Defining 16th Century True Love
based on the play Much Ado About Nothing
by William Shakespeare
To define true love, would be to ruin its purity, therefore, It has no definition. However, the Shakespearean play, Much Ado about Nothing, illustrates episodes of various defining moments on love in action. The contrasting views throughout the play about true love depict two sets of lovers Benedick and Beatrice, Claudio and Hero. Several governing actions by both sets of lovers set the tone as the pair search for the truth about love. Throughout the play examples of moments, views, and actions define 16th century true love.
Defining moments on love show an illustrated fanciful language that courtiers used throughout the play. For example, When Claudio falls in love he tries to be the perfect courtier by using intricate language.
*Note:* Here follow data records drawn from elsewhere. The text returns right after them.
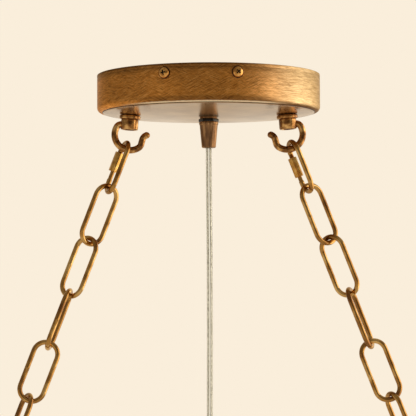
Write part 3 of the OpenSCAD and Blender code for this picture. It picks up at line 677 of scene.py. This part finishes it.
def makeSideScrews():
    r, h, shank, length = pick(sideScrew, "headRadius headHeight shank shankLength")
    profile = [(0, -length), (shank - 0.3, -length)]
    for i in range(12):  # the ridges of the thread
        z = -length + 0.4 + i * sideScrew["pitch"]
        profile += [(shank - 0.28, z), (shank, z + 0.22)]
    profile += [(shank, 0), (r + 0.5, 0), (r + 0.4, 0.2), (r, 0.3), (r, 0.5)]  # with a thin ring round it that carries a painted shadow
    for i in range(1, 10):  # the domed head
        angle = math.radians(i * 10)
        profile.append((r * math.cos(angle) if i < 9 else 0, 0.5 + (h - 0.5) * math.sin(angle)))
    screw = turned("sideScrew", profile, steps=48)
    for angle in (0, 90):  # the tapered wings of the cross recess
        wing = newPiece("wing", "cube", size=0.001)
        toMode("EDIT")
        bpy.ops.transform.resize(value=(sideScrew["recess"], sideScrew["slot"], 3.0))
        bpy.ops.mesh.select_all(action="DESELECT")
        toMode("OBJECT")
        for vertex in wing.data.vertices:
            vertex.select = vertex.co.z < 0
        toMode("EDIT")
        bpy.ops.transform.resize(value=sideScrew["recessTaper"], center_override=(0, 0, -0.0015))
        toMode("OBJECT")
        wing.data.transform(shift(0, 0, h + sideScrew["recessUp"]) @ turnBy(angle))
        combine(screw, wing)
    soften(screw, 0.06, 40)
    dress(screw, screwGold, antiqueBrownAndShadow)
    for face in screw.data.polygons:
        across, height = math.hypot(face.center.x, face.center.y) * 1000, face.center.z * 1000
        # the cross recess gets the brown patina, and the thin ring round the head a painted shadow
        inRecess = across < 2.4 and 0.6 < height < h - 0.12 and (face.normal.z < 0.55 or height < h - 1.0)
        if inRecess or (across > r - 0.1 and height < 0.45):
            face.material_index = 1
    first, further = sideScrew["turns"]
    out = shift(0, -canopy["radius"], -canopy["screwDrop"]) @ turnBy(90, "X")
    screws = joined("sideScrews", copiesOf(screw, [
        turnBy(angle) @ out @ turnBy(first + further * i) for i, angle in enumerate(canopy["screws"])]))
    tidyMesh(screws, 40)
    settle(screws, "canopy", "side_screws", "antique_gold")


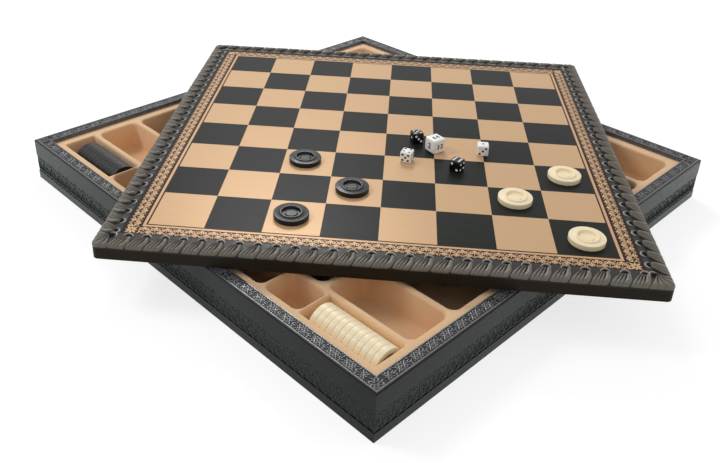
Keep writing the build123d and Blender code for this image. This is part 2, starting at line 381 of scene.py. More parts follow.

Benedick remarks: “His words are a very fantastical banquet, just so many strange dishes”. Another act in the play shows another moment of love based on society standards, and the masking of Hero and the other women reveals that the social institution of marriage has little to do with love. When Claudio flounders and asks, “Which is the lady I must seize upon?” he is ready and willing to commit the rest of his life to one of a group of unknown masked women. A defining example of love in this play relies on the answer Benedick gives to Beatrice when she asks him to duel Claudio for his role in abandoning Hero at the alter on their wedding day. Benedick tells Beatrice “by this hand, I love thee, I am engaged; I will challenge him.” Feeling what is termed, true love, must be felt in your gut and heart not based on what you see.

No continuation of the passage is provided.